Ministry – The Last Sucker CD
13th Planet Records
Ministry/Al Jourgensen has had one of the most interesting, unique, and diverse careers in all of music. In the span of more than a quarter century we’ve seen Ministry morph from synth-pop to industrial dance, to industrial rock and metal. In fact starting with the now legendary The Land of Rape and Honey, Ministry pretty much invented a sound that has been influencing a genre of music ever since and the very name Ministry has become a word used to describe a style of music. Ministry has had its share of ups and downs over the years, the last few seeing them once again on the upswing.
This long and diverse path is coming to an end with The Last Sucker, Ministry’s 11th and final studio album. It’s hard to imagine after being a fan for two decades the prospect of this being the last Ministry album and I was hoping when I found out the news that Al would at least go out with a bang. When I heard the last album, Rio Grande Blood, I thought it had a few good songs on it but I also thought quite a few of them sounded the same. I’m happy to report that the final Ministry album doesn’t suffer that fate.

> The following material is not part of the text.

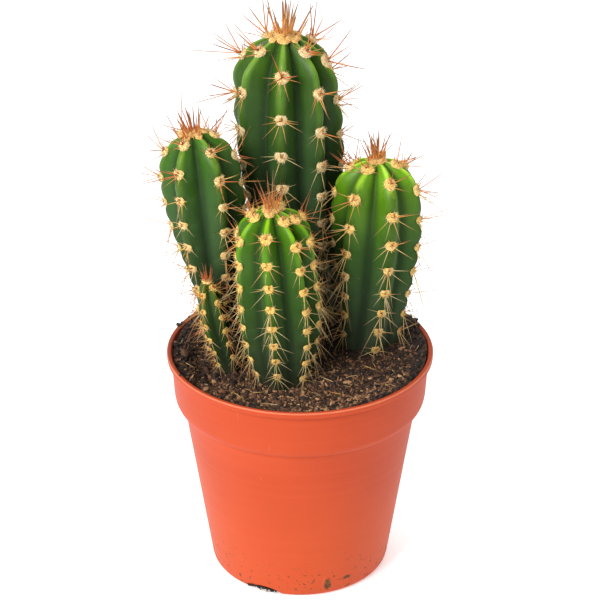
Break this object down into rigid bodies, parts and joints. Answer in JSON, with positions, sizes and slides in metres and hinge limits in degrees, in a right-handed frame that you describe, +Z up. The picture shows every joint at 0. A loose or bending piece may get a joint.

The album starts off with “Let’s Go” which is very reminiscent in feel and in vocal sound to such classics as “Burning Inside”. It is classic Ministry with the vocal style I prefer (kind of higher pitched and aggressive as opposed to the low death metal vocals that Al started using starting on some songs on Psalm 69). It’s nearly five minutes of non-stop energy and aggression after a slow building intro complete with samples. This song reminded me so much of the Ministry I loved in the late 1980s that it was refreshing to hear that Al still had songs like this inside of him. From there it keeps the momentum going with “Watch Yourself” which has a nice blend of the earlier material with the newer more metallic sound. It’s about as happy of a marriage of the Industrial Rock and Metal styles as you could ask for.
“Life is Good” is almost a reverse mix of styles where the metal sound is the prevalent one (with the low guttural vocals) but then the chorus is a throw back to something you’d expect on Psalm 69 or Mind is a Terrible Thing to Taste. From there the album keeps up a pretty steady pace and is the first album in years where the songs don’t start to sound the same throughout the middle of it. In fact I liked nearly every song on this whereas the last handful of albums I’d only like two or three per album.
Time hasn’t softened Uncle Al either, he’s as pissed off with the current state of the U.S. as ever and the lyrics and theme of this album reflect it in a big way. Modern day Ministry albums certainly reflect the times and this is no exception. The fact that there is meaning and thought inducing content in this collection of fine songs just makes it that much more of an enjoyable album. Really the only low point for me was “Roadhouse Blues” which just seemed not to fit with the rest of the album. A fourteen minute epic, “End of Days (parts one and two)” brings this album, and this band to a pretty satisfying end. The end really does set the mood of an end of an era and was the perfect way to finish off the record.
Few bands are ever able to have such a varied and lengthy career and bring themselves out of lulls in their careers long enough to end with such a satisfying finish, but Ministry has always been unconventional and has often times defied logic. The Last Sucker is as strong of a final statement as you’d want to leave on a long legacy and the world is going to be less enjoyable without Ministry in it.